His tools have been more than good enough in the minors. In 254 minor league games, Slama has a 1.99 ERA with exactly 100 saves, has held opponents to a .186 batting average and averaged 12.4 strikeouts per nine innings. Last season, Slama posted a 1.24 ERA with 56 strikeouts in 36⅓ innings.
Yet Slama’s major league career consists of seven appearances — five in 2010 and two in 2011. It doesn’t add up.
When the Twins have needed a bullpen arm, they have turned to others.
“Patience has been one of my strong points,” Slama said. “I’ve learned to have patience my whole career.”
Slama was born in Orange, Calif., and signed with Cal-Riverside out of high school. After a redshirt year, he was cut from the team and headed for Santa Ana CC. He posted a 5.54 ERA his year but cut it down to 2.51 the second year, earning a scholarship to the University of San Diego.

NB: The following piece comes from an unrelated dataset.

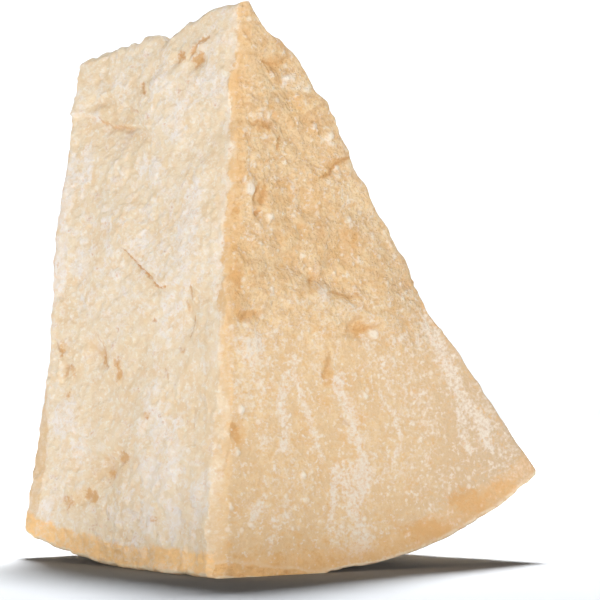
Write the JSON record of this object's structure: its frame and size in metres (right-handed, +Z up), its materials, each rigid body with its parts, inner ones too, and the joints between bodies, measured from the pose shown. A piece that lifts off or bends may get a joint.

The Twins drafted him in the 39th round in 2006 and he quickly flourished. He was the Twins’ minor league pitcher of the year in 2008 and has pitched at Class AAA Rochester the past four seasons.
Injuries played a role in him not getting a shot the past two seasons. His 2011 season ended in July because of a flexor pronator strain. He missed two months last season when a line drive hit by Miguel Tejada caused a right leg contusion.
His statistics scream for a call-up, if he can stay healthy.
“Look at the numbers, and depending on the situation and the league, some of them are certainly valid,” Twins General Manager Terry Ryan said. “But ultimately, when it comes to productivity, this is a different league. Health is a piece of the equation with him, a big piece. If he keeps doing the job, he’ll get an opportunity.”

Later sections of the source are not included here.